- French: Un peu avant minuit
- Directed by: Nicolas Pariser
- Written by: Nicolas Pariser
- Produced by: Emmanuel Agneray
- Starring: Melvil Poupaud; Chiara Mastroianni; Golshifteh Farahani; Léonie Simaga;
- Cinematography: Julia Mingo
- Edited by: Christel Dewynter
- Music by: Benjamin Esdraffo
- Production companies: Bibizi; Dimanche Soir;
- Distributed by: Pyramide Distribution
- Release dates: 10 September 2026 (Venice); 25 November 2026;
- Running time: 117 minutes
- Country: France
- Language: French

= One Minute to Midnight =

2026 French film by Nicolas Pariser

One Minute to Midnight (Un peu avant minuit) is a 2026 French drama film written and directed by Nicolas Pariser. It stars Melvil Poupaud, Chiara Mastroianni, Golshifteh Farahani, and Léonie Simaga.

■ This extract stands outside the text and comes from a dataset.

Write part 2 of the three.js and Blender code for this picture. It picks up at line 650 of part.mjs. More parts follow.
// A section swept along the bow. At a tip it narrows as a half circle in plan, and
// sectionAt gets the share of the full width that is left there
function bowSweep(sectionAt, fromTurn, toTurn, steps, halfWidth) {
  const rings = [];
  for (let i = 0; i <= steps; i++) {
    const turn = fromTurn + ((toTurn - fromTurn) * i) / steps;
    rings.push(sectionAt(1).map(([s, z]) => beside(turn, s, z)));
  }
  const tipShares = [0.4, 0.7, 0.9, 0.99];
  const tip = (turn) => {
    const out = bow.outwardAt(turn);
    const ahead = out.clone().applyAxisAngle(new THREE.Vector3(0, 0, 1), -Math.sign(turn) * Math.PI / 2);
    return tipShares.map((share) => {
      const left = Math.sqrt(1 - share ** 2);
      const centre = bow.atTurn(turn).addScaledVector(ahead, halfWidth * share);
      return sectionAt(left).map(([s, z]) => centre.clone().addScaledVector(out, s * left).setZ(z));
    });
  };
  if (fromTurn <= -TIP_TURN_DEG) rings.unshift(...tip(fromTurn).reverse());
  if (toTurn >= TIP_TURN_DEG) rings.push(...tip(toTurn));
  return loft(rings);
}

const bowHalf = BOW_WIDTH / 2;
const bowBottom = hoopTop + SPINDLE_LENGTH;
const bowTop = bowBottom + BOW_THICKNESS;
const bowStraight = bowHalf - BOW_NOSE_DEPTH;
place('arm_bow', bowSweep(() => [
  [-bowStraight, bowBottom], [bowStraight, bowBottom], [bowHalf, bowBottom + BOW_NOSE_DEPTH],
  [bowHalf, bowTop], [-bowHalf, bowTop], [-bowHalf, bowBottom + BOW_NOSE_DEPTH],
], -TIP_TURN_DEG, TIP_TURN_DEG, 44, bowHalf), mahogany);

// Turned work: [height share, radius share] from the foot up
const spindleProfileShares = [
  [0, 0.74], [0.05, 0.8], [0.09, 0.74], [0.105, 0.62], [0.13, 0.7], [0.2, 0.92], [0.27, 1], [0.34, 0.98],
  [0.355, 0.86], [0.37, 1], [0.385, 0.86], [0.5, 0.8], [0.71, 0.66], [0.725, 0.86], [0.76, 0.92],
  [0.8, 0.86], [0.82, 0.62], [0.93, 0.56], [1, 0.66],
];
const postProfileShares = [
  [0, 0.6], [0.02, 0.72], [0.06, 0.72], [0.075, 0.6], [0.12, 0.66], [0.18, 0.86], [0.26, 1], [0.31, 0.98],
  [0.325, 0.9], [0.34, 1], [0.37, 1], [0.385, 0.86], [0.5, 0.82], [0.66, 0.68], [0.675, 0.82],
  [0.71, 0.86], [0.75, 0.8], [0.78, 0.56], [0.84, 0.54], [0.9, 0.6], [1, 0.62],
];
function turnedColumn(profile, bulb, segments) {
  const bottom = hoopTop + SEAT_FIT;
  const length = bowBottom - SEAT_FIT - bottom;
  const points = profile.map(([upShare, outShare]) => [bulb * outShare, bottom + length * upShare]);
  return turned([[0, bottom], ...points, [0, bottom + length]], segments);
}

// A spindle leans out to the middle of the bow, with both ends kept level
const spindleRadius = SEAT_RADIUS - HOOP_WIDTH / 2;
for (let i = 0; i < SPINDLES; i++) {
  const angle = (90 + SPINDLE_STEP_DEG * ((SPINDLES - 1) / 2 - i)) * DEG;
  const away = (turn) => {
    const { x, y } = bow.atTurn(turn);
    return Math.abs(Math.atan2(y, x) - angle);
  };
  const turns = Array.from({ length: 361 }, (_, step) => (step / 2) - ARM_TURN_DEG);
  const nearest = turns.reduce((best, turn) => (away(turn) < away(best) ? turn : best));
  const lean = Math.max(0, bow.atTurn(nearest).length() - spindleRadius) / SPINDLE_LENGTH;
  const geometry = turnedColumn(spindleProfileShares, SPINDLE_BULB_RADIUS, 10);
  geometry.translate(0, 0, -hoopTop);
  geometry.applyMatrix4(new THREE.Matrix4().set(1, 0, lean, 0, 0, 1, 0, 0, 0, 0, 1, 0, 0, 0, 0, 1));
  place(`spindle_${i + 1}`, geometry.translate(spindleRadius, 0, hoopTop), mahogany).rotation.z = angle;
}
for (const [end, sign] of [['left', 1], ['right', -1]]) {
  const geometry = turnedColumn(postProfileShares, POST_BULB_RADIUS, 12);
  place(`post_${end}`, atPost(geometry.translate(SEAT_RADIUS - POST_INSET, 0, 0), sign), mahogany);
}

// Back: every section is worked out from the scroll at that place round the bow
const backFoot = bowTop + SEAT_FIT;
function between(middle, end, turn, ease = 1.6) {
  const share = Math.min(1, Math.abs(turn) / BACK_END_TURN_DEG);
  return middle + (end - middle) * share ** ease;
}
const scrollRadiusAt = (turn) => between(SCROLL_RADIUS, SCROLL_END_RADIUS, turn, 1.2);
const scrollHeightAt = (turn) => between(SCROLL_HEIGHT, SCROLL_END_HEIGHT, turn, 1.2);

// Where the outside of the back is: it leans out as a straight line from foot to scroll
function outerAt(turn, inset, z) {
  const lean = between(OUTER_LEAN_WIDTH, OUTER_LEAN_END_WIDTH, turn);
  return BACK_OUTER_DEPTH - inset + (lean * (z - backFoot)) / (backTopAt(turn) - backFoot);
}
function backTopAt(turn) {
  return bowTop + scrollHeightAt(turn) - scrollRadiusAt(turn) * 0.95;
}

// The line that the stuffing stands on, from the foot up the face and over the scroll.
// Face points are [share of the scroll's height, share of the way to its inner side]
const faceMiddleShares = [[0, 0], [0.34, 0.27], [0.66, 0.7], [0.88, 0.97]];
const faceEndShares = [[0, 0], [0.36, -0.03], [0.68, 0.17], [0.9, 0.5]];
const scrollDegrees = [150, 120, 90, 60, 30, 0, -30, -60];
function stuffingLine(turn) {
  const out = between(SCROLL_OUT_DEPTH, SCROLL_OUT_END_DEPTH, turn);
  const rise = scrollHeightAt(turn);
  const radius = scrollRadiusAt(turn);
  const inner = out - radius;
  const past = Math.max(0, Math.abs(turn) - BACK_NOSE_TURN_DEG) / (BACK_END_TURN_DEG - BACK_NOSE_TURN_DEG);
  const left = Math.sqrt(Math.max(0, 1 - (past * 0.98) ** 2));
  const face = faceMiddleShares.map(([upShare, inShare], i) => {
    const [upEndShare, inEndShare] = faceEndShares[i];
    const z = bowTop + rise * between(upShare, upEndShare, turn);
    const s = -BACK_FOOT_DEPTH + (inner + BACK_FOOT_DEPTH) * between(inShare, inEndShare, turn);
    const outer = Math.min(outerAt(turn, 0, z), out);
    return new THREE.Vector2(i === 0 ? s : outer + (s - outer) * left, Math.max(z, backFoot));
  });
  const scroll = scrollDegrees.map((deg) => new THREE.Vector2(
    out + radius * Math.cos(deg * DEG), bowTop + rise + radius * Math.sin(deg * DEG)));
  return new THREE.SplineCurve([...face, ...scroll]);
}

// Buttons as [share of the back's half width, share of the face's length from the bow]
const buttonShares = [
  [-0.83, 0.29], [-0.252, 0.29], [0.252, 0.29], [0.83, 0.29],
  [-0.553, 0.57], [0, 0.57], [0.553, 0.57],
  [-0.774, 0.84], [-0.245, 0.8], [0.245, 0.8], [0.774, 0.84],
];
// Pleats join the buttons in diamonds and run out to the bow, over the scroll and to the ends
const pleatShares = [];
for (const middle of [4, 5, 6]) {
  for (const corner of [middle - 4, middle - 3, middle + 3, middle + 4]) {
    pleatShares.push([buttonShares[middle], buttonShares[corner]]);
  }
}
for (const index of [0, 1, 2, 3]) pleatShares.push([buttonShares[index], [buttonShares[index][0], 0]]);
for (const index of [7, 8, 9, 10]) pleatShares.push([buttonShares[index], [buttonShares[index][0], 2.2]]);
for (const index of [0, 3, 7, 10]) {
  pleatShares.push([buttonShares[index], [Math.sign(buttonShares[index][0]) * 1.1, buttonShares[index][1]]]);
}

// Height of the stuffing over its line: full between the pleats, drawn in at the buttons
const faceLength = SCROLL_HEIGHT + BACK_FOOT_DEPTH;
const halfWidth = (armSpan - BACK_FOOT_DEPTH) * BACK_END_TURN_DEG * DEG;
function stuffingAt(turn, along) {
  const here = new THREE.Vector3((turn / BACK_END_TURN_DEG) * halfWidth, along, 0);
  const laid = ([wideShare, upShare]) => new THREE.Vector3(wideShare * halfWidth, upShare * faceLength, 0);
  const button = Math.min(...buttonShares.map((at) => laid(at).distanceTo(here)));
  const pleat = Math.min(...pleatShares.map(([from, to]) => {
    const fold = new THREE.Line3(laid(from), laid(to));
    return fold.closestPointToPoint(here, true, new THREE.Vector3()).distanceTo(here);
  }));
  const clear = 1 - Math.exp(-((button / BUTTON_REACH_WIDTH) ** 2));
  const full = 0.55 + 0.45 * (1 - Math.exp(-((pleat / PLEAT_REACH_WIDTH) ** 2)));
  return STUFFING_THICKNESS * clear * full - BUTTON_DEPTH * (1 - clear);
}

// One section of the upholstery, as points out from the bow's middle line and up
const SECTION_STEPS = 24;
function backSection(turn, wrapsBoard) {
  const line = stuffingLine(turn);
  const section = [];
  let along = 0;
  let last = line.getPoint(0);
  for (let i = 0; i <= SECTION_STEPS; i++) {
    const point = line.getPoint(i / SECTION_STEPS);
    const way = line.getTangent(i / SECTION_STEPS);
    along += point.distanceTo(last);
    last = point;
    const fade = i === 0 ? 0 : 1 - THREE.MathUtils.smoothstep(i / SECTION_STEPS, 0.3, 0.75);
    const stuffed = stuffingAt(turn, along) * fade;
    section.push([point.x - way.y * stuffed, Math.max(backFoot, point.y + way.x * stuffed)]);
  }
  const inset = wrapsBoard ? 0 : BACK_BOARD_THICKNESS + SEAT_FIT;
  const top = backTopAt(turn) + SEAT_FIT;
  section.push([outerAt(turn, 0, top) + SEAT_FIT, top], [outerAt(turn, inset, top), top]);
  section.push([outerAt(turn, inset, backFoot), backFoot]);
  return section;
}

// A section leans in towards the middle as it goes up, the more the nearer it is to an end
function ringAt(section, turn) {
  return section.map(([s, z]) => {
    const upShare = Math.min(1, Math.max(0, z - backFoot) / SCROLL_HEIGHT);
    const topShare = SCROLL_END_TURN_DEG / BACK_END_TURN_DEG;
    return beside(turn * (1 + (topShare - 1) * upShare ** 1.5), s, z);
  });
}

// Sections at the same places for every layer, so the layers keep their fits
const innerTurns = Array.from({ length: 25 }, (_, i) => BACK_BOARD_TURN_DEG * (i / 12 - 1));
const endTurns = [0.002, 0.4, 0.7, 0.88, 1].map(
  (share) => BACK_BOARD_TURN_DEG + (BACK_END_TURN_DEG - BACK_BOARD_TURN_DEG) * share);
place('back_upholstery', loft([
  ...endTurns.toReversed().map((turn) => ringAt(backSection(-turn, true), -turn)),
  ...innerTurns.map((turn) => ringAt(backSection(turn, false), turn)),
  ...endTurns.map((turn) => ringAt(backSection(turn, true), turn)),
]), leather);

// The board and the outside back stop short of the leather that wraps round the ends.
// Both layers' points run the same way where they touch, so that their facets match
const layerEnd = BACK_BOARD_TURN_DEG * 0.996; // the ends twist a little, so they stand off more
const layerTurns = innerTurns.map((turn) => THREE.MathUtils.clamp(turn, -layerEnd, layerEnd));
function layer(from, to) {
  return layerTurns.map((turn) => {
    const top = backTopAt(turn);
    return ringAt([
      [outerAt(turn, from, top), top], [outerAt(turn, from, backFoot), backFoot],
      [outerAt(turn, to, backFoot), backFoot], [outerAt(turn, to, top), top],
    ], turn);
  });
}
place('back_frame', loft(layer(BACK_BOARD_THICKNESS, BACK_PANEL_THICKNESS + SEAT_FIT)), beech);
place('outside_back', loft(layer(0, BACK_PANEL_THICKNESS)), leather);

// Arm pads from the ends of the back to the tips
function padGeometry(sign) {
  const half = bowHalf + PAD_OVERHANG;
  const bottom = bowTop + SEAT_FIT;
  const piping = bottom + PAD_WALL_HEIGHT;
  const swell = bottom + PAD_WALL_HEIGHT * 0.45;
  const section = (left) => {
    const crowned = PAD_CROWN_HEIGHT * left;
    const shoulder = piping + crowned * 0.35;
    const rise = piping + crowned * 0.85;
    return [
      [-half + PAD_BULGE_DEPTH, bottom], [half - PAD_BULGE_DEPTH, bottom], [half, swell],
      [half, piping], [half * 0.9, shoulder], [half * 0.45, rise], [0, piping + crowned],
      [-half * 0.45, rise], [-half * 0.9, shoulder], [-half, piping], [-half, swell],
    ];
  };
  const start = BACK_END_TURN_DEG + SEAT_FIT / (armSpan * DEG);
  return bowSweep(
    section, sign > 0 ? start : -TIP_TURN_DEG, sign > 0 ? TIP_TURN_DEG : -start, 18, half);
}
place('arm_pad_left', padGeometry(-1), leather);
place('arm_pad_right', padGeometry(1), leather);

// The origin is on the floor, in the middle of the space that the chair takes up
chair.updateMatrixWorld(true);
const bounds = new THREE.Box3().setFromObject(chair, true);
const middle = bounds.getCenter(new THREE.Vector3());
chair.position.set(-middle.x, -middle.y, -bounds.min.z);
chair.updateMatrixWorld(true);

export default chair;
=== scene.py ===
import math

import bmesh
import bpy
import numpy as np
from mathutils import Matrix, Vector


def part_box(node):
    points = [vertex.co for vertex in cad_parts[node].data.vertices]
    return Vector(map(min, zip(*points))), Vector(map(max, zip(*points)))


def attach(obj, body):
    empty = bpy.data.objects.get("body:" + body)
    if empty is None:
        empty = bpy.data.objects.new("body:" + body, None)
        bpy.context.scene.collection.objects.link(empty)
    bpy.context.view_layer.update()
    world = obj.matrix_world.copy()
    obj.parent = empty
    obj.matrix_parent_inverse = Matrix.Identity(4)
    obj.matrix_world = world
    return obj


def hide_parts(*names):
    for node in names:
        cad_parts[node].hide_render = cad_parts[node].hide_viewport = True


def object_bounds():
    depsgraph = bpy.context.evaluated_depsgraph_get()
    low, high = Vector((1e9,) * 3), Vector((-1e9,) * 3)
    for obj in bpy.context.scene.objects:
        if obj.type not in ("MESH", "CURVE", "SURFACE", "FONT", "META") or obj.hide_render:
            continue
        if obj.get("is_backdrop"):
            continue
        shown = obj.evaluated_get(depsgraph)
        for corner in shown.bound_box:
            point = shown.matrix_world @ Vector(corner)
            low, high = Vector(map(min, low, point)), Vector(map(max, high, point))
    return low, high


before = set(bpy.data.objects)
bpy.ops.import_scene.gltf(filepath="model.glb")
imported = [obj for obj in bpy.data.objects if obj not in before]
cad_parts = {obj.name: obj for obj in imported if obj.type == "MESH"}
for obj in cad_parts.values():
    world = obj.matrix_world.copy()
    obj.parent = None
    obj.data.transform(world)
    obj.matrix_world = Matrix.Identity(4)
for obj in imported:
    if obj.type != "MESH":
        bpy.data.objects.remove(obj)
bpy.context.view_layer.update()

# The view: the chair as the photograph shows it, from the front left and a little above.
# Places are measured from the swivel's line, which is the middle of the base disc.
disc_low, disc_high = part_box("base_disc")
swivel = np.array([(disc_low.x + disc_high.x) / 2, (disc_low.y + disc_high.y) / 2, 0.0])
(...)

The film had its world premiere in the main competition of the 83rd Venice International Film Festival on 10 September 2026, where it competed for the Golden Lion. It will be theatrically released in France by Pyramide Distribution on 25 November.

== Plot ==
In eastern France, 49-year-old Léo is preparing to separate from his partner when he learns that the biological father he never knew has died. Ahead of his trip to Italy to manage the inheritance, he spends time in Paris connecting with his activist daughter and reevaluating his life and relationships with women.

== Cast ==
- Melvil Poupaud as Léo
- Chiara Mastroianni as
- Golshifteh Farahani as Tina
- Léonie Simaga as Eléonore
- Clara Pacini as Emma
- Anaïs Demoustier as Armelle
- Micha Lescot as François

== Production ==
One Minute to Midnight was shot in Paris and Ferrara; filming began in late September 2025 and wrapped that November. The film was produced by Bibizi and Dimanche Soir with financial support from Sofica Indéfilms, Cofinova and La Banque Postale Image, and the Emilia-Romagna fund.

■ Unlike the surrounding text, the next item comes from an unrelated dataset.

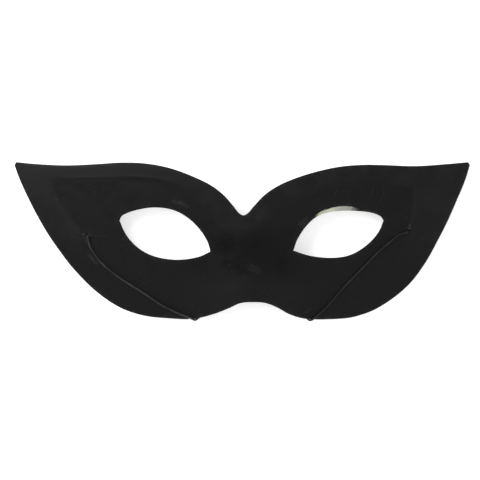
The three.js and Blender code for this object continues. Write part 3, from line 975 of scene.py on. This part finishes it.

Clara Pacini, Léonie Simaga, Nicolas Pariser, Chiara Mastroianni and Melvil Poupaud at the 83rd Venice International Film Festival

== Release ==
One Minute to Midnight premiered on 10 September 2026, in competition for the Golden Lion at the 83rd Venice International Film Festival. It will be theatrically released in France by Pyramide Distribution on 25 November.

==Reception==
The Hollywood Reporters Jordan Mintzer called the film "charming, melancholic and Parisian to a fault". Miriam Bale from IndieWire criticized the film as being too talkative, up to the point it "could have been an article, or perhaps a play." Fabien Lemercier from Cineuropa described it as "an existentialist feature film about the passage of time, which is awash with modern-day issues and Joseph Roth undertones, and whose unusual style exerts a powerful force."

Marco Paiano of Lost Cinema said, "One Minute to Midnight is great cinema, yet it also looks to the present, analyzing its chaos and contradictions amid lost loves, social criticism, and countless regrets." and rated the film 8 out of 10 stars. Simon Eberhard writing for Outnow rated the film 3 out of 6 stars.